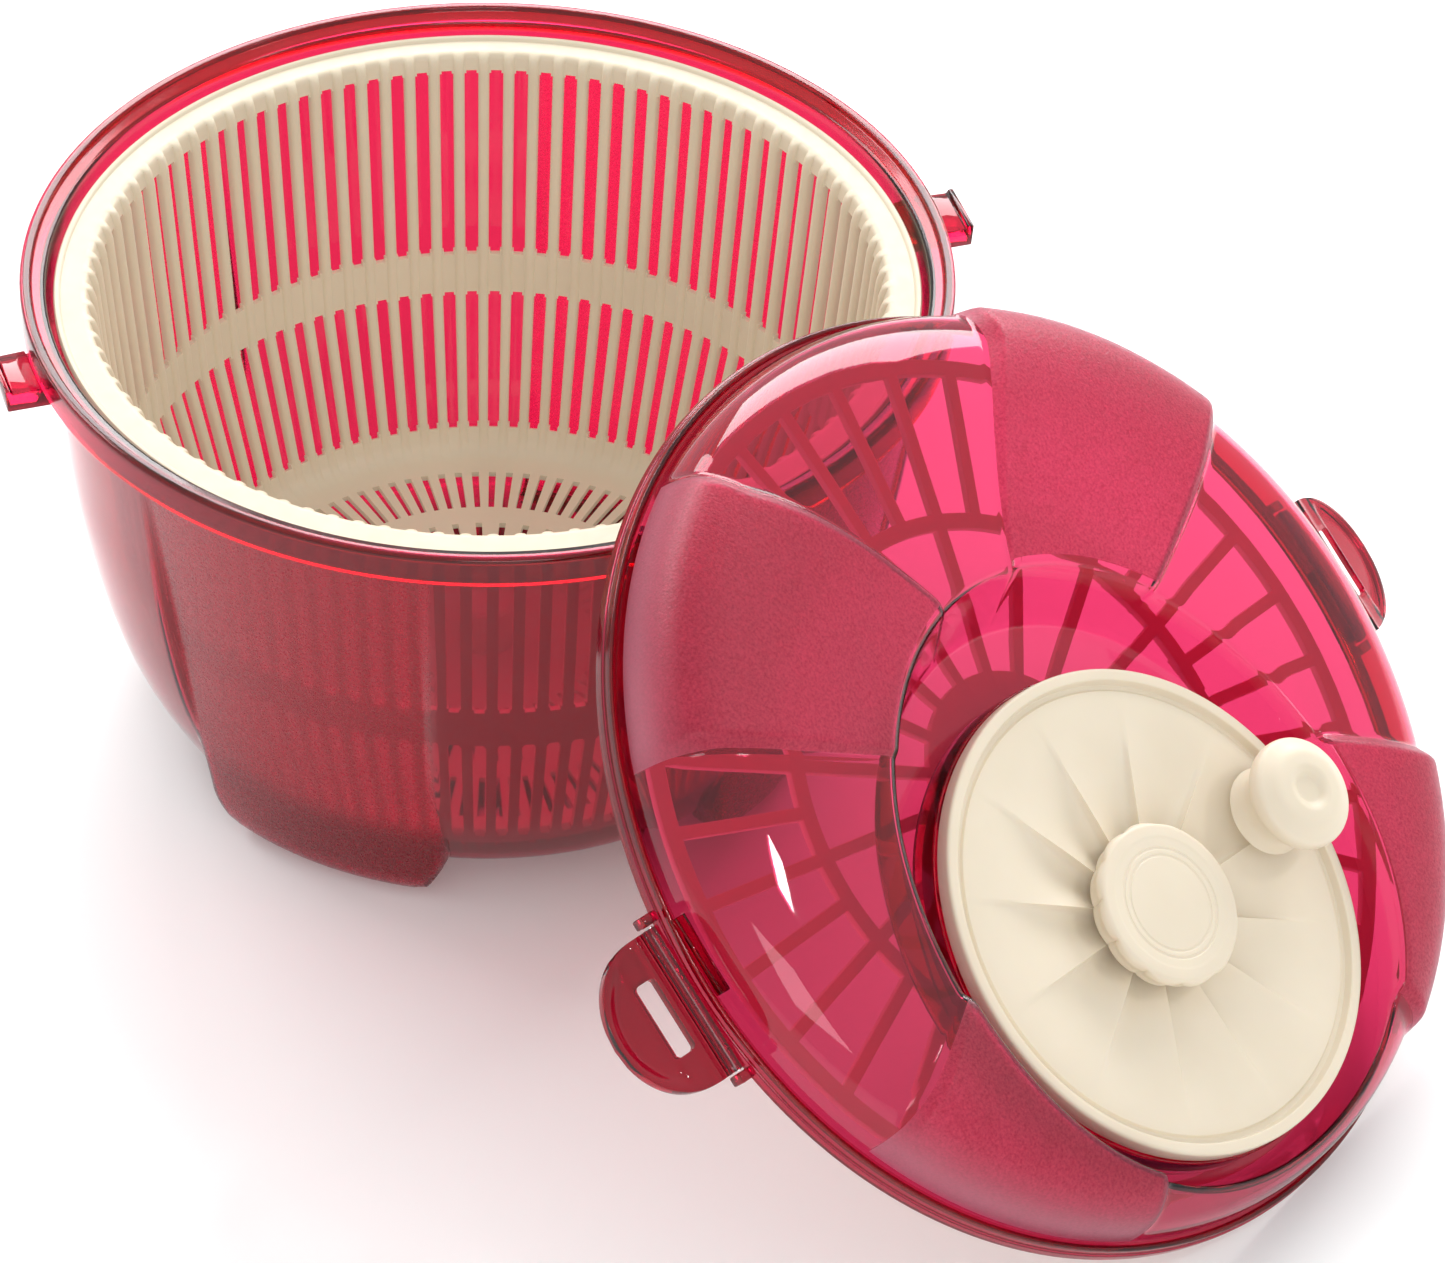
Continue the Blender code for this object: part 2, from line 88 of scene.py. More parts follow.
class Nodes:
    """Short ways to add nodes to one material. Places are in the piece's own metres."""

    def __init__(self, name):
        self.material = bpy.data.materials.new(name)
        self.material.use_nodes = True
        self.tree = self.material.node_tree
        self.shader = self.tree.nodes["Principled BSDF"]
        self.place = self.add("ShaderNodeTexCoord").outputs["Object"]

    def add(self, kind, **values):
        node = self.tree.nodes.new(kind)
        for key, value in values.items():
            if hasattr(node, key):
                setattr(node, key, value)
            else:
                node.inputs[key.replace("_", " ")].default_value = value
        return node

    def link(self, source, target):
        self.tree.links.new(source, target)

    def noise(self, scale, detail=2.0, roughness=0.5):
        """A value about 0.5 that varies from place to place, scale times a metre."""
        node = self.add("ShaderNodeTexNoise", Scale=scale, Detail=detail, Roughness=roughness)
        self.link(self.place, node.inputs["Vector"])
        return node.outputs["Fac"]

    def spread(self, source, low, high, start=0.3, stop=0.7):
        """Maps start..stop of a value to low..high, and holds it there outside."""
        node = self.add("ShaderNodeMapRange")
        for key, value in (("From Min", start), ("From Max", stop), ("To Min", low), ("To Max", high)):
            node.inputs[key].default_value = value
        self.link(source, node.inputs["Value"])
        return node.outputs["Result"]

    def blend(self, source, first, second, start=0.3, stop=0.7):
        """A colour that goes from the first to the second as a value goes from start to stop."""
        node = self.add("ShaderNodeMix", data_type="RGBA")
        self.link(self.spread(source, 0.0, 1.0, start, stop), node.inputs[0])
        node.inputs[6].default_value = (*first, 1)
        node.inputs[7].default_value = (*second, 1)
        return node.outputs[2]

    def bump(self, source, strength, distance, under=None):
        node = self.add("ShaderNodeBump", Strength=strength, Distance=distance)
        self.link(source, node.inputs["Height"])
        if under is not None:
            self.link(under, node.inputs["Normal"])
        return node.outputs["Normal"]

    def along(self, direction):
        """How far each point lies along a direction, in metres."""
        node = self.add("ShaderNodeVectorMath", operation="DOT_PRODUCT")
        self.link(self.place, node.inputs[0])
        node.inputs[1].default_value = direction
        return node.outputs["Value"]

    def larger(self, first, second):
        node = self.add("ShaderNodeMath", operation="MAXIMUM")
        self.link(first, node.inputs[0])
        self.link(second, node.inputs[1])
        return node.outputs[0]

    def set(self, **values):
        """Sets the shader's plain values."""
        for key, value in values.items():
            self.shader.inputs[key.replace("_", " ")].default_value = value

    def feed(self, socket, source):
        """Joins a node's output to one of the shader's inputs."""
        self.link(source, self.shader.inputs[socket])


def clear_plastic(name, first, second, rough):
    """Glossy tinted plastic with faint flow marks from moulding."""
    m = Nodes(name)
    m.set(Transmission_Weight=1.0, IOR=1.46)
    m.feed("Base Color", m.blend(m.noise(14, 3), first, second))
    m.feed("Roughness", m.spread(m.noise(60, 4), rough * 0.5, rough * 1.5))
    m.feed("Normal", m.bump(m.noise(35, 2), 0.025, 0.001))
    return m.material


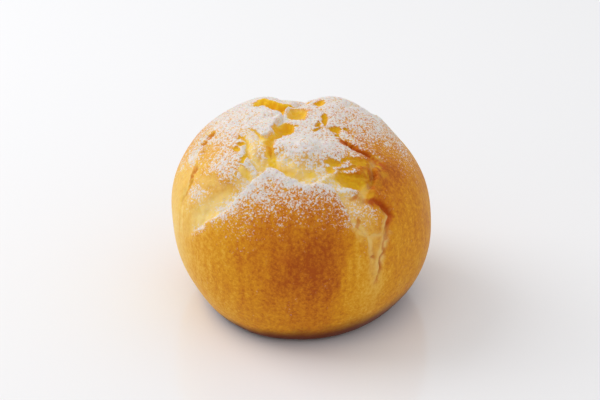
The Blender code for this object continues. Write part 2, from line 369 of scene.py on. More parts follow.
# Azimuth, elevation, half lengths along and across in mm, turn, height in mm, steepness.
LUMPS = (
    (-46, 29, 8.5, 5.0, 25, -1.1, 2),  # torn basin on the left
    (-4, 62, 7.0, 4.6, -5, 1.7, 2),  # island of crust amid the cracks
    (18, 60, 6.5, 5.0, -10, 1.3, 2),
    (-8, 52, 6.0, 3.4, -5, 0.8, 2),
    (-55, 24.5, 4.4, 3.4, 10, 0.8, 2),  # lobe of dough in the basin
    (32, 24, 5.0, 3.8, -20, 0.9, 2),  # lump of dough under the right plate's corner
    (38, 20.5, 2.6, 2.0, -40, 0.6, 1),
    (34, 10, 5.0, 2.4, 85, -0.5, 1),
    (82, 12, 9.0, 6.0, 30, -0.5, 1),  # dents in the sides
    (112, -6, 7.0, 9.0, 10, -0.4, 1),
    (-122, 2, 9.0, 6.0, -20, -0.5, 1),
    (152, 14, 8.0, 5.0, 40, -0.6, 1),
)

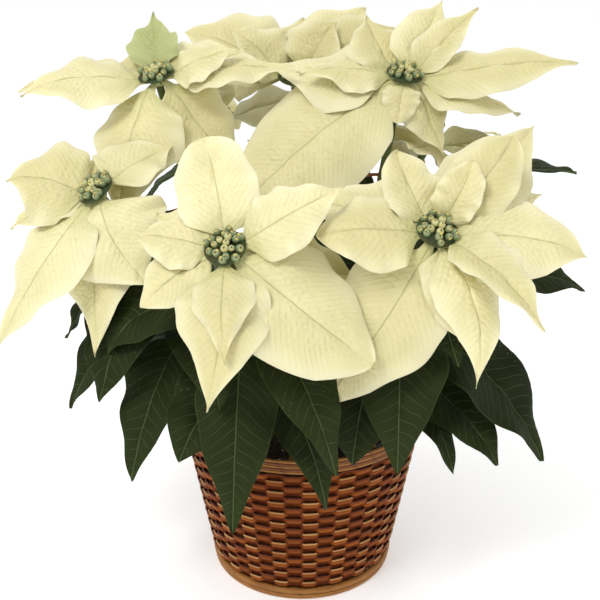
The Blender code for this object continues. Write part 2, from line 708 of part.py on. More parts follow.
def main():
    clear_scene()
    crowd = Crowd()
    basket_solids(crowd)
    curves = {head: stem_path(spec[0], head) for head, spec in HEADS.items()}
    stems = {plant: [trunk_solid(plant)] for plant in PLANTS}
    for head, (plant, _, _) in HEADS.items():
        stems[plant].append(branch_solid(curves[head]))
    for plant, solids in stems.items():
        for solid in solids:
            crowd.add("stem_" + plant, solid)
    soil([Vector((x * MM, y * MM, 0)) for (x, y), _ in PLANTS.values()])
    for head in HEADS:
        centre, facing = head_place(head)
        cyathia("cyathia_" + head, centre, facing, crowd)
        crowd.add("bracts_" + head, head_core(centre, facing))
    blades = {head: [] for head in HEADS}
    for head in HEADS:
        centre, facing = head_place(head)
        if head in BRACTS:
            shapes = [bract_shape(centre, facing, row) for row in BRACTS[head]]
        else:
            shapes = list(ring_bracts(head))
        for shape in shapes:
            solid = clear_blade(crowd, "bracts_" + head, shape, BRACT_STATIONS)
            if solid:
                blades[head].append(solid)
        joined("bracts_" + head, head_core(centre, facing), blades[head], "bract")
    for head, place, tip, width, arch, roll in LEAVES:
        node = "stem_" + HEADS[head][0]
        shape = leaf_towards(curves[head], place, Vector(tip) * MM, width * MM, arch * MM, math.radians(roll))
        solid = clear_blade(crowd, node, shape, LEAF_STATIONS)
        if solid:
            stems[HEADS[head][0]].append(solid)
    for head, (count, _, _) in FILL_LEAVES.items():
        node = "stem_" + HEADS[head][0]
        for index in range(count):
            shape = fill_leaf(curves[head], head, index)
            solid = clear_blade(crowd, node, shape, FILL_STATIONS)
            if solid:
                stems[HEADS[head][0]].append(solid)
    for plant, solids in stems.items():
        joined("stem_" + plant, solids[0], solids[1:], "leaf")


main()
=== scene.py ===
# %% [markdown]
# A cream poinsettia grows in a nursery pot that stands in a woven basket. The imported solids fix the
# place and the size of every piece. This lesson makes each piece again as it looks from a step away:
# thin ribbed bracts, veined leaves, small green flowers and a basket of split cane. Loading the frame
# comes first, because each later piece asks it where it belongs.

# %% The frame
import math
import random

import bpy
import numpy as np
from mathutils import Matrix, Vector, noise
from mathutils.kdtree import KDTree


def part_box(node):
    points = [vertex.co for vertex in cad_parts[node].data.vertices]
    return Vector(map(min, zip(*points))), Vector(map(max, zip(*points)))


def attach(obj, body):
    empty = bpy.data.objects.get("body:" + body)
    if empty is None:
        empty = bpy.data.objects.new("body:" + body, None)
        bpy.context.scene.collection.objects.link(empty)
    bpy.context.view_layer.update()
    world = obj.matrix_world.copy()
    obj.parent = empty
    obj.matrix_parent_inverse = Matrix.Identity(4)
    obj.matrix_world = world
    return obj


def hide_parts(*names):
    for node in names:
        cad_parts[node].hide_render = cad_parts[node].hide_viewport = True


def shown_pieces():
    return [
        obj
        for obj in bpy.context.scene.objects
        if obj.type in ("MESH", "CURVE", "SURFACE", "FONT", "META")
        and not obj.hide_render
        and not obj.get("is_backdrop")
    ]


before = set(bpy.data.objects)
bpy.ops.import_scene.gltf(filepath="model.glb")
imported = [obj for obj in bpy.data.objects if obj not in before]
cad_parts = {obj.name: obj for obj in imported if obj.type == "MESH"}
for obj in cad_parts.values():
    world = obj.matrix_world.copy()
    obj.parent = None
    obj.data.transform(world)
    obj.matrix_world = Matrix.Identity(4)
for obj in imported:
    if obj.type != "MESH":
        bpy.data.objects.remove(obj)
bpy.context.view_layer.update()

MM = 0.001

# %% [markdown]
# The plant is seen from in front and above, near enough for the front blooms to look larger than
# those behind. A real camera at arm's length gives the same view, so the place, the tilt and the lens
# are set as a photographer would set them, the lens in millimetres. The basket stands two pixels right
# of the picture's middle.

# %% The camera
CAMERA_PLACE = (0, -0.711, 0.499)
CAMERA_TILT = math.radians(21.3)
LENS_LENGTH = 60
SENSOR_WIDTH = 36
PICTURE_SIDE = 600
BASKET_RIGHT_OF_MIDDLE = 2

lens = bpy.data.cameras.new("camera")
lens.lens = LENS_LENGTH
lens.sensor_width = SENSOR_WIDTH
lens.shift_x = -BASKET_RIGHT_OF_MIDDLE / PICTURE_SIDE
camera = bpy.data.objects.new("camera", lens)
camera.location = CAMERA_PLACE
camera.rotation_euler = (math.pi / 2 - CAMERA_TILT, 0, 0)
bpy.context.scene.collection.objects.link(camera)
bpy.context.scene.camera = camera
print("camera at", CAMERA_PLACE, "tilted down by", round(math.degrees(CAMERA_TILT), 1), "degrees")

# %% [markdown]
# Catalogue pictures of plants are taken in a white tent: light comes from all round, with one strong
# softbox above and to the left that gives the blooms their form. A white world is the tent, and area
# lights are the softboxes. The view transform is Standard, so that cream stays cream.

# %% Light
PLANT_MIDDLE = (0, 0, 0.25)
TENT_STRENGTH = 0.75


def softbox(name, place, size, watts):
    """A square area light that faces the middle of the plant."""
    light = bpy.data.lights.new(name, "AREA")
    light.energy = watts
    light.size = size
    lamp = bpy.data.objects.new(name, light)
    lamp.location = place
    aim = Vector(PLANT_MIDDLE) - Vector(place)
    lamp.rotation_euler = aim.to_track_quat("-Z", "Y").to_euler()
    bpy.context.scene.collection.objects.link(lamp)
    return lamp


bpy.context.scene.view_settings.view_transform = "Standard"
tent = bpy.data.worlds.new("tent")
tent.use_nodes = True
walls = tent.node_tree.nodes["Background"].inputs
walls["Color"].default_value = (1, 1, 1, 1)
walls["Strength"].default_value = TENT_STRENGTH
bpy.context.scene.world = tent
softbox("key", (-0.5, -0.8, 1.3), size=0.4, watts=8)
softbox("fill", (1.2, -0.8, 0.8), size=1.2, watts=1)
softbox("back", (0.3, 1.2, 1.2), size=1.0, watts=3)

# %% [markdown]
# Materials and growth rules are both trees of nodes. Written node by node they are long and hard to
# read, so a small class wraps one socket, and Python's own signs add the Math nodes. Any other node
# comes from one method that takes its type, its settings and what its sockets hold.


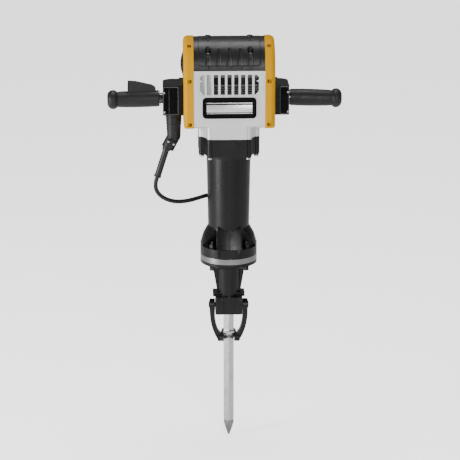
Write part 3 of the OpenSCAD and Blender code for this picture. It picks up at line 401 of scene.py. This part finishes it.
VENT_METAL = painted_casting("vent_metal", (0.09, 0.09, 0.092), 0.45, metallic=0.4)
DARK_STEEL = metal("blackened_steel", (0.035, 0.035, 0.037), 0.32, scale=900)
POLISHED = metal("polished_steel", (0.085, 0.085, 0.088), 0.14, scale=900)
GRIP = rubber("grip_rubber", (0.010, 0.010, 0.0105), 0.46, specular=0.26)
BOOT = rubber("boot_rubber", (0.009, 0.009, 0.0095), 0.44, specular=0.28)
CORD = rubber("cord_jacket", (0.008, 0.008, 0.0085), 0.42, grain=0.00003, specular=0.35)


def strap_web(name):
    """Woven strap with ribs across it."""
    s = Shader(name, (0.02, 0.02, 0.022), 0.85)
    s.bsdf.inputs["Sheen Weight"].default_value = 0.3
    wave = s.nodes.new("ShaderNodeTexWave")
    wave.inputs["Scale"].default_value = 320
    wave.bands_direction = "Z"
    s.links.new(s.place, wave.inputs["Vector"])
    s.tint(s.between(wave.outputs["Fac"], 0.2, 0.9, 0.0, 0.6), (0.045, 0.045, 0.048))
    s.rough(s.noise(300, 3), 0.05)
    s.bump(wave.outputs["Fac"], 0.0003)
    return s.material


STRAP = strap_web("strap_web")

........

# Task details:
Reproduce the lines exactly, taking as the first line the one with "shape = leaf_towards(curves[head], place, Vector(tip)" and as the last line the one with "if empty is", and include nothing else.

# Written solution:
        shape = leaf_towards(curves[head], place, Vector(tip) * MM, width * MM, arch * MM, math.radians(roll))
        solid = clear_blade(crowd, node, shape, LEAF_STATIONS)
        if solid:
            stems[HEADS[head][0]].append(solid)
    for head, (count, _, _) in FILL_LEAVES.items():
        node = "stem_" + HEADS[head][0]
        for index in range(count):
            shape = fill_leaf(curves[head], head, index)
            solid = clear_blade(crowd, node, shape, FILL_STATIONS)
            if solid:
                stems[HEADS[head][0]].append(solid)
    for plant, solids in stems.items():
        joined("stem_" + plant, solids[0], solids[1:], "leaf")


main()
=== scene.py ===
# %% [markdown]
# A cream poinsettia grows in a nursery pot that stands in a woven basket. The imported solids fix the
# place and the size of every piece. This lesson makes each piece again as it looks from a step away:
# thin ribbed bracts, veined leaves, small green flowers and a basket of split cane. Loading the frame
# comes first, because each later piece asks it where it belongs.

# %% The frame
import math
import random

import bpy
import numpy as np
from mathutils import Matrix, Vector, noise
from mathutils.kdtree import KDTree


def part_box(node):
    points = [vertex.co for vertex in cad_parts[node].data.vertices]
    return Vector(map(min, zip(*points))), Vector(map(max, zip(*points)))


def attach(obj, body):
    empty = bpy.data.objects.get("body:" + body)
    if empty is None:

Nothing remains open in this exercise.